Hugo d’Oignies: the artist
The Treasure of Oignies would never have seen the light of day without the implication of a veritable master of silverwork, Brother Hugo. This young monk, living in Oignies and the youngest brother of the priory founders, was blessed with a talent that would make his work an ensemble of exceptional beauty.
Thanks to studying his work, we can put forward a number of elements without fear of being wrong: Brother Hugo was educated, knew how to read and write, as well no doubt as taking advantage of the teaching available from various masters in crafts such as silverwork. He probably followed an apprenticeship in one of the workshops that were to be found at the time along the River Meuse, in Namur or Liege.
Brother Hugo founded his own workshop in Oignies and excelled in creating works in the Mosan style that had spread out along the valley of the River Meuse, from Maastricht to Verdun, since the 10th century. The first pieces of the Treasure of Oignies made by Hugo, thanks to dispatches sent by Jacques de Vitry, date from 1227-1228. We can see quite clearly in Hugo’s work the growing influence of a new art form, the Gothic, of which he no doubt became aware of during a spell in Cambrai. Through Hugo’s work, we can identify him as one of the artists that represent the turning point from one period to another. His last work dates from c.1238. After Hugo’s death – the exact date of which is unknown – his workshop continued the work of enriching the Treasure of Oignies.

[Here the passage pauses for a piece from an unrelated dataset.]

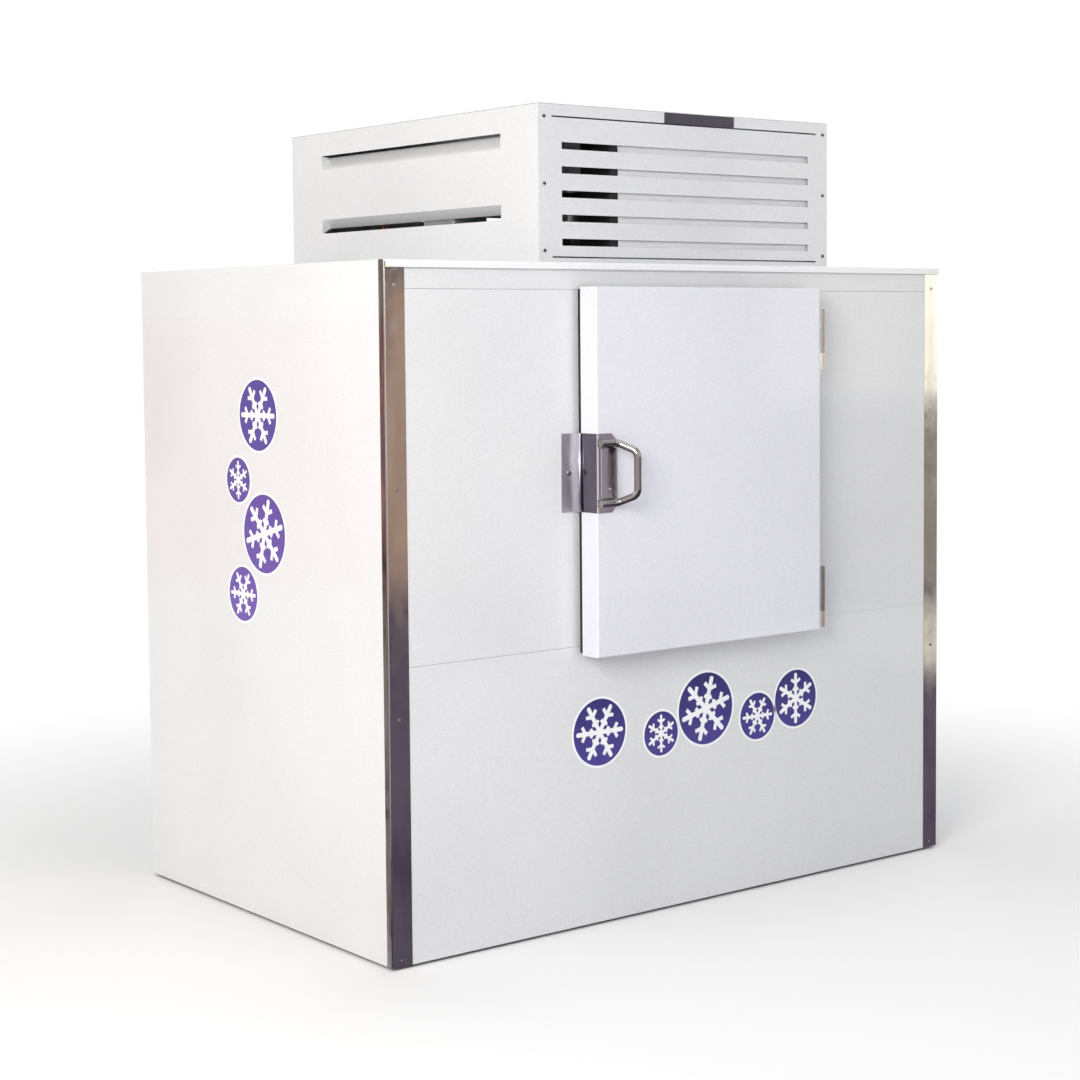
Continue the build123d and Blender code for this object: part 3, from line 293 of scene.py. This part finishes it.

Hugo d'Oignies, Evangeliary bookbinding plates, post 1228- c. 1230.
Brother Hugo left two self-portraits for posterity, one of which is this one, inside the Book of the Holy Scriptures of the Priory of Oignies.
Hugo d'Oignies, Chalice, said to have belonged to Gilles de Walcourt, 1228.
On the nielloed motifs on the foot of this chalice, Brother Hugo indicated that it was indeed he who created it.